On the heels of another massive sell off in crude oil, the US stock market woke up from its slumber. Instead of the discount in crude oil being priced in as a stimulus, it was seen (perhaps more accurately) as a risk. Crude touched prices that had not been seen since April, 2009.
US equities sold off on higher than average volume, with bonds, gold and silver catching a bid. The VIX showed fear entering the market and spiked higher, but the rally faded as the day went on. The US dollar strengthened modestly on the back of a weaker Euro and Yen.
Interest rates on the 10 year bond tested 2.00%, while gold has climbed above $1,200 and stabilized. Tonight the Nikkei is selling off significantly in Tokyo.
Greed may pause to give room for fear to take the reigns.
Markets are decidedly in a risk off mindset. I suspect that this fear of risk will prevail over the leveraged and crowded long side bullishness that has pushed the US stock market up to record highs with few downdrafts over the last few years.
The fundamental improvements in the US economy have been sluggish, with many corporations buying back their own shares to boost EPS. There is a dislocation between current perceived valuations and the global economy’s condition.
The crash in crude oil has brought about a serious challenge to many economies of energy producing nations, including the US. Since 2008 many of the high paying new jobs have been in the energy sector. Now that oil is down over 50% from its highs, many of these projects are no longer viable and drill rig operations are now at 10 month lows.
Energy markets are an indication of economic health.
There is a certain amount of feedback from energy market prices that can be indicative of manufacturing activity, shipping and transportation. To the extent that supply exceeds demand, prices should diminish until demand returns. But even with a 50% cut in prices, there still seems to be room for more of a decline. That is because while demand is diminishing, some oil producers are keeping or increasing supply rather than removing production. This includes OPEC, Russia and Iraq, who stubbornly churn out more oil as prices lose support.
The perception becomes that a flood of oil is oversupplying the markets, but the reality is that demand has declined to such an extent that softening Chinese manufacturing demand has caused a ripple effect. Most of the softening demand comes from Europe, China’s largest customer, coming to grips with a wave of economic headwinds.
This new normal, if we are to give it a name, is likely an indication of future global macroecnomic trends.
Deflation strikes Japan and the EU. Is the US next?

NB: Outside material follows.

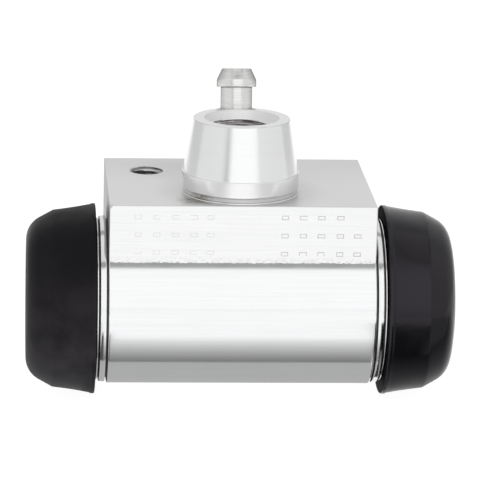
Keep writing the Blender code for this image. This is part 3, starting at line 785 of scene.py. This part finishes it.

Persistent deflation is becoming a persistent theme. Bond yields in Germany on 5 year notes hit negative yields. Japanese bonds have fractional yields. The US bonds seem to be ebbing lower and lower in interest rates in sympathy of the global deflationary pressures coming home to roost.
Are we going to experience a lost quarter century like Japan? It seems ever more likely as the similarities are increasingly problematic. A prescription of debt to solve debt-related problems. Liquidity injections for structural economic problems show a lack of understanding from central authorities about what is wrong with our economy.
Too much leverage, too many derivatives, too little transparency.
What the world needs now is more clarity about how far stretched the current system has become. With over 700 trillion dollars of global derivatives, there is such an enormous amount of risk in opaque markets that a significant dislocation could cause another financial collapse.
None of the problems of 2008-2009’s Great Recession have been resolved at home or globally. Instead the financial players that created the problem have now been given the reigns of the global economy and are leading us down a destructive path towards crisis.
The problems of the world will most likely come home to the US in 2015 and cause a profound impact on our economy and financial markets. While it may not be apparent yet, I believe that the risks now are much greater than back in 2008-2009 and the ability of monetary authorities to mitigate those risks is impaired by the current and recent aggressive measures.